The Home Affordable Mortgage Program, or HAMP, which earmarked as much as $75 billion to help distressed homeowners, was launched in March 2009, but the U.S. Treasury Department did not break out state-by-state data until late 2009.

Still, it is unlikely that there ever was a month once the program got going than fewer than 1,520 homeowners in Colorado entered the program, which provides extremely low mortgage rates to qualified homeowners to keep them in their homes.

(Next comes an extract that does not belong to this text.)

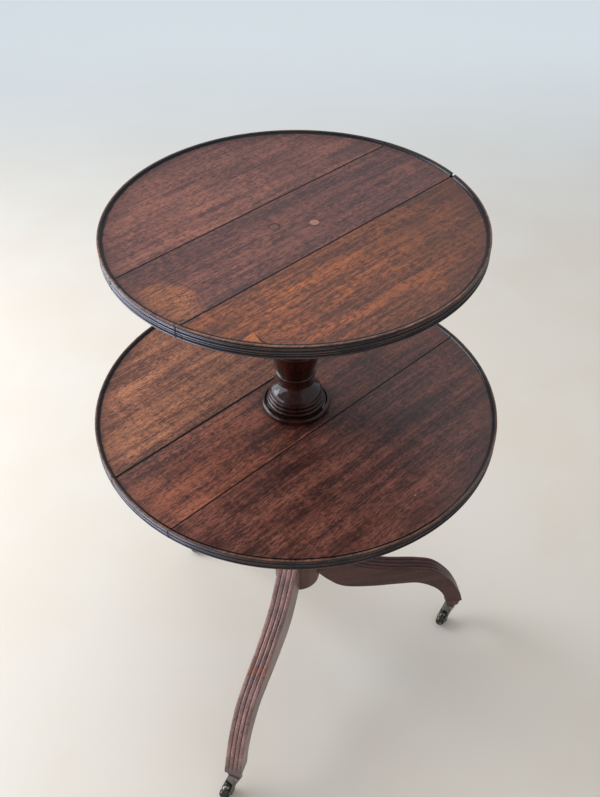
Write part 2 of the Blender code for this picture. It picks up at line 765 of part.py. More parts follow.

The program was created when many were still reeling from subprime mortgage rates that were skyrocketing and needed debt relief to keep their homes.

Bad loans not the culprit anymore

“I would say that 99.9 percent of those bad loans have worked their way through the system,” said Ron Woodcock, a broker with RE/MAX Southeast. “The problem now is unemployment. You could a lower a rate to zero percent and it won’t help if you don’t have a job or money. If you lower someone’s monthly payment to $900 from $1,700, it won’t work if their only income is $900 a month in unemployment benefits.”

Woodcock has been a long-time critic of HAMP and its sister program, HAFA, the Home Affordable Foreclosure Alternative. HAFA offers incentives to homeowners looking to exit their homes through a short sale or a deed-in-lieu of foreclosures. A short sale is when the lender accepts less than the mortgage amount. So far, 17,781 HAFA agreements have been started, 7,652 are active and 8,541 have been completed nationwide. Of those, 8,309 were short sales and 232 were deeds-in-lieu of foreclosure.

By contrast, 1.6 million HAMP trials have been started, although 756,521 trial modifications have been cancelled since the program began. Currently, there are 633,459 active permanent modifications in the U.S.

337 Colorado homeowners helped in May

In Colorado, there were 8,801 homeowners with permanent modifications at the end of May, 337 more than the 8,464 in April, a 4 percent month-to-month increase. The number of people entering the active trials dropped by 6.1 percent from April.

In May 2010, some 6,423 Colorado homeowners entered HAMP. However, that was before the Treasury Department changed the guidelines and started requiring that loan servicers pre-qualifiy people for the initial stage of the program. The problem plaguing the program in its first year or so was that a large percentage of the people that were accepted into the trial program were not being accepted into the permanent modification portion of HAMP. That has turned around. Since June 1, 2010, 71 percent of the people enrolled in trial modifications were granted permanent modifications. On average, it took 3.5 months to go from one program to the other

So far, homeowners receiving permanent modifications have realized aggregate savings in monthly mortgage payments of more than $6.8 billion.

Woodcock, however, is not impressed.

“I just think HAMP throws a wrench into the whole thing,” he said. “I think just as many people, if not more people, would have been helped if the government had just stepped aside and let the private market deal with it.”

Foreclosures rising

Woodcock said he has noticed an increase in foreclosure filings in the past week or two. If that continues, it will reverse a trend of declining foreclosures in Colorado and the Denver area.

“I think we’re going to see another wave of foreclosures,” Woodcock said. “It may not be as big as the first wave, but it will be big. I recently spoke to two bankruptcy attorneys, and they are looking at different data than me, and they concurred. I think there’s just a huge inventory of foreclosures that aren’t being processed by the banks and are just sitting there. It’s a huge shadow market. And these mortgage modification programs are not going to put the brakes on this.”

Woodcock said one problem is that many people who hitch their home’s fate to these government programs lose valuable time and often are forced into a foreclosure. Proponents of HAMP, however, note that an increasingly large number of people turned down by the program are then enrolled into propriatary program offered by banks. But the programs typically require borrowers first to try to get help through a government program.

Woodcock said that he recently received a 30-page “memo” on updates to Fannie Mae rules. Although it’s a lot to wade through, Woodcock said the summary states that Fannie Mae is “speeding up” the short-sale process. However, he said quite the opposite is happening. He said that he recently had a home under contract for a short sale and Bank of America, the loan servicer, had accepted it. Fannie Mae, however, was the investor and refused to delay the foreclosure sale to accommodate the short sale, because postponing it would have violated its new guidelines, he said.

“The idea that Fannie Mae is speeding up short sales is BS,” Woodcock said. “I think all of these programs and new guidelines are just creating more confusion and more delays. They’re not helping. They’re making matters worse.”